The huge diversity of Sulawesi’s landscapes is only surpassed by the big ethnical, cultural and regligious diversity. Over half of the Sulawesi population lives in the fertile valleys and plains in the south, while another large group lived around Manado and the neighboring Minahasa region in the northeast. Makassar, the biggest city of Sulawesi, is a melting pot of populations and cultures.

Most well-known are the coastal- and lowland-populations from the south: the Buginese (about 3,5 milion), the Makassarese (1,5 milion), the Mandarese (half a milion) and the Toraja (one third of a milion) in the highlands. There are dozens of less known groups: the Wana, Mori, Kaili, Taijo, Pendau, Lauje, Kahumanoan and other groups in the rough inaldn; and the Tolaki in the southeast. In the north, the Minahasa are the big group, but there you also have populations like the Sangirese, the Bolaang Mongondow and the Gorontalo.

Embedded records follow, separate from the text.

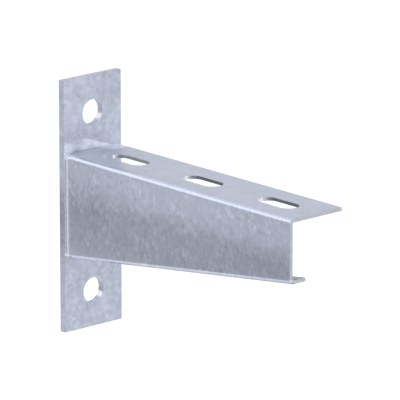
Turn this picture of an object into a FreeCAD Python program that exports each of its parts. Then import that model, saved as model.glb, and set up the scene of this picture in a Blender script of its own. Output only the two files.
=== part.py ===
import FreeCAD, Part
import enum
import math
import os

import Sketcher
from FreeCAD import Placement, Rotation, Vector

# Welded cantilever bracket. A flat wall plate with two bolt holes carries an arm
# folded from one sheet: a slotted flange on top, a web that tapers towards the
# tip, and a lip folded in along the web's sloping lower edge.
#
# The wall face of the plate is the plane x = 0, +X runs out along the arm and
# +Z is up. The origin is the middle of the wall face. All sizes are millimetres.

DRIVING_SIZES = {
    # wall plate
    "plate_width": 40.0,
    "plate_height": 138.0,
    "plate_thickness": 4.0,
    "plate_edge_round": 0.2,
    "wall_hole_diameter": 14.0,
    "wall_hole_edge": 20.0,
    # where the arm stands on the plate, and how far it reaches
    "arm_drop": 40.0,
    "arm_inset": 1.0,
    "arm_reach": 174.0,
    # folded sheet
    "sheet_thickness": 2.0,
    "bend_radius": 0.5,
    "flange_width": 36.0,
    "web_root_height": 57.2,
    "web_tip_height": 34.3,
    "lip_width": 11.0,
    "relief_length": 4.5,
    "relief_tab": 0.6,
    "sheet_edge_round": 0.25,
    # slots in the flange: the first from the plate, the last from the tip
    "slot_width": 11.0,
    "slot_length": 26.0,
    "slot_first": 31.0,
    "slot_last": 28.0,
    "slot_count": 3,
    # weld beads
    "web_weld_leg": 2.1,
    "web_weld_wrap": 1.0,
    "flange_weld_leg": 2.5,
    "flange_weld_end": 2.0,
}

WORKED_OUT_SIZES = {
    # outer face of a bend
    "outer_bend": "=bend_radius + sheet_thickness",
    # top of the flange and outer face of the web, from the origin
    "arm_top": "=plate_height / 2 - arm_drop",
    "web_face": "=arm_inset - plate_width / 2",
    # rise of the lower fold for each millimetre out along the arm
    "fold_slope": "=(web_root_height - web_tip_height) / arm_reach",
    # height of the lower fold's curved part, seen from the side
    "fold_rise": "=outer_bend * sqrt(1 + fold_slope ^ 2)",
    # depth of the web from the flange's top to the relief, at the plate, where a tab of
    # the web runs down a little past the start of the fold
    "web_edge": "=web_root_height - fold_rise + relief_tab",
    # seam of the web and the plate, which starts a little way round the upper bend
    "web_seam_top": "=outer_bend - web_weld_wrap",
    "web_seam": "=web_edge - web_seam_top",
    # the slots are evenly spaced between the first and the last
    "slot_pitch": "=(arm_reach - slot_first - slot_last) / max(slot_count - 1; 1)",
    # the web's bead has most of the strip of plate beside the web
    "web_weld_foot": "=arm_inset * 0.8",
}

# The face of a bead is an arc with this radius, as a multiple of its leg
CROWN_RATIO = 1.5

# Two places closer than this are the same place
NEAR = 1e-4


class Point(enum.IntEnum):
    """How a constraint names the points of an edge."""

    FIRST = 1
    SECOND = 2
    CENTRE = 3


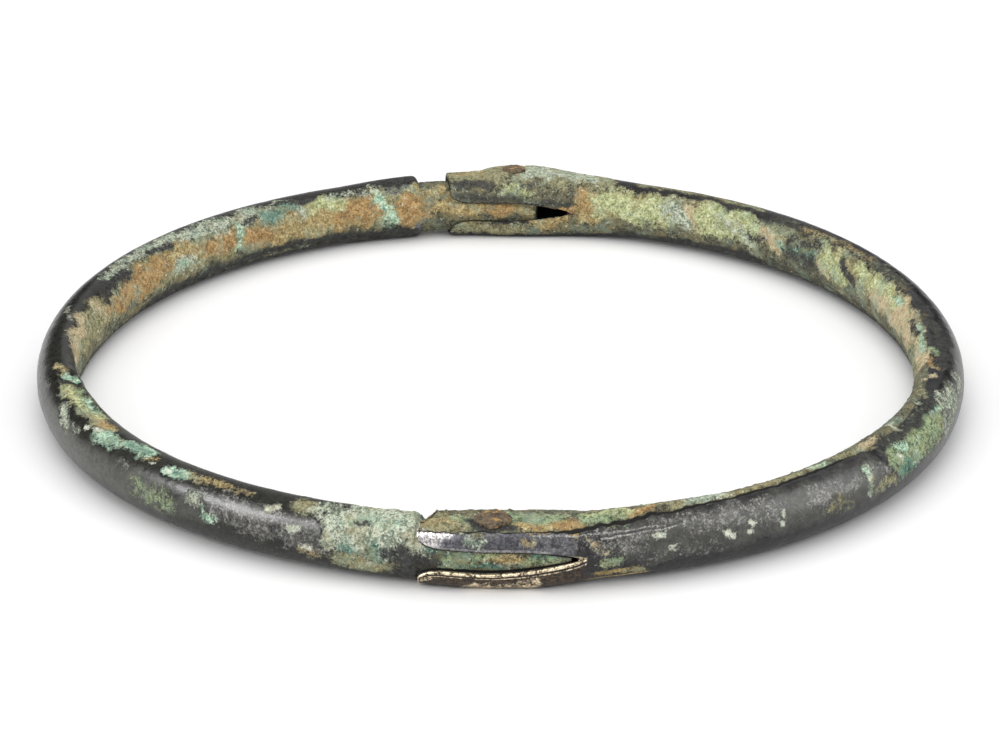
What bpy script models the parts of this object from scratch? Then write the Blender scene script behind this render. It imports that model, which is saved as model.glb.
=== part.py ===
"""Armlet of two bronze half rings that plug into each other at two joints, each held by an upright iron pin.

The ring lies flat. Z is up, the front joint is at -Y, the back joint at +Y, and z = 0 is the surface it lies on.
The plug half is at -X and the socket half at +X. A place is given by its plan angle, its distance outwards
from the centreline, and its height above the centreline's plane. A turn is an angle round the tube's section:
0 is outwards, a quarter turn is up.
"""
import math
from collections import namedtuple

import bmesh
import bpy

MM = 0.001

# The ring in plan
RING_RADIUS = 44.9 * MM
# Out-of-round shares of the ring's radius, as the old ring is bent: order, cosine share, sine share
PLAN_SHARES = ((2, 0.0, -0.0021), (3, -0.0039, -0.0040), (4, -0.0026, 0.0005))
JOINT_FLATTENING = 0.25 * MM
JOINT_FLAT_REACH = 6.0 * MM

# The tube
TUBE_HALF_WIDTH = 2.61 * MM
TUBE_HALF_HEIGHT = 3.2 * MM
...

Names only cannot express the wealth and complexity of the cultural life. While these groups both have common and separate social conventions and expressive art, there also is much variation. The Minahasa have a strong identity and still speak six different (related, however) languages. The Mandarese, which mainly live from fishery and trade and are usually matched with their southern neighbors, the Buginese, speak several different languages (mainly Mandarese and Campalagian).

The name ‘Toraja’ (from the Buginese to riaja, ‘highland population’) was used for most non-islamic populations in the highlands. But the southern (Sa’dan) Toraja speak a language which is more related with their Mandarese and Buginese neighbors than to the western or eastern Toraja languages. However the Luwurese speak a language which is closely related to that of their Toraja neighbors, they are seen as ‘Buginese’, because of their islamic culture. The Toraja in their turn emphasised their identity the last decades, to oppose them against islam and for the tourists.


The Places ” Must Visit ” in Sulawesi Island :

Standing majestically at the western coast of Makassar Fort Rotterdam is recognized as the city’s most iconic landmark. With historical traces dating back to the Kingom of Gowa from the 16thth century to colonization by the Dutch, this Fort has silently witnessed many episodes in Makassar’s history, playing a most essential role in its development. Its magnificence and authenticity.

Toraja is most well known for its elaborate funeral ceremonies that can take days and involve entire villages. These are not only moments for mourning but are moreover events to renew family ties and to ensure continued unity among villages and communities. Death ceremonies, however, are held only after the last rice harvest is in and cleared, which is normally between July to September, while ceremonies celebrating life are held in conjunction with the planting season which starts in October.  These timings are possible since the dead are not buried immediately but are kept for months, sometimes for years, in the ancestral house until time and funds allow for a proper funeral.

The islands nearest to Makassar, such as Lae-lae and Kayangan, can be reached within 15 minutes by speedboat and are popular weekend getaway resorts, others have fishing villages, while the furthest away such as Kapuposang island, immediately face the deep sea and are therefore ideal for diving and snorkeling.   Best time to visit the islands is during the east-monsoon which is between May through September. This is also the perfect time to go sailing around the islands.  The island of Kayangan is about 2 km from the city facing the harbor and is filled with simple restaurants and has rooms for rent. While Lae-Lae is situated some 1.5 km. from town and is the closest to the city. The island has been extended with a long breakwater at its north side to protect the harbor of Makassar against waves. Lae-Lae today is densely populated, its inhabitants live from fishery and tourism, renting out boats to take tourists back to Makassar or to other islands. The trip to Lae-Lae takes only 10 to15 minutes.

The Bada Valley or Napu Valley, as it is sometimes called, is located in the District of Poso in Central Sulawesi, and is part of the Lore Lindu National Park. The valley is particularly prized for the beauty of its natural environment – a scenic expanse of rice paddies and green plains, engraved with small streams, and surrounded by soft rolling hills which give way to dense forests and rocky mountains. The Lairiang River flows through the entire valley and is crossed by three hanging bridges. This river is irrigated into smaller streams which run across the terraced rice fields. The Bada Valley is world famous for its prehistoric relics from an ancient megalithic culture. Dozens of finely carved megaliths dating between 1,000 – 5,000 years old are scattered across the valley. A mysterious, yet magnificent testament to the skill and genius of a civilization that we know absolutely nothing about.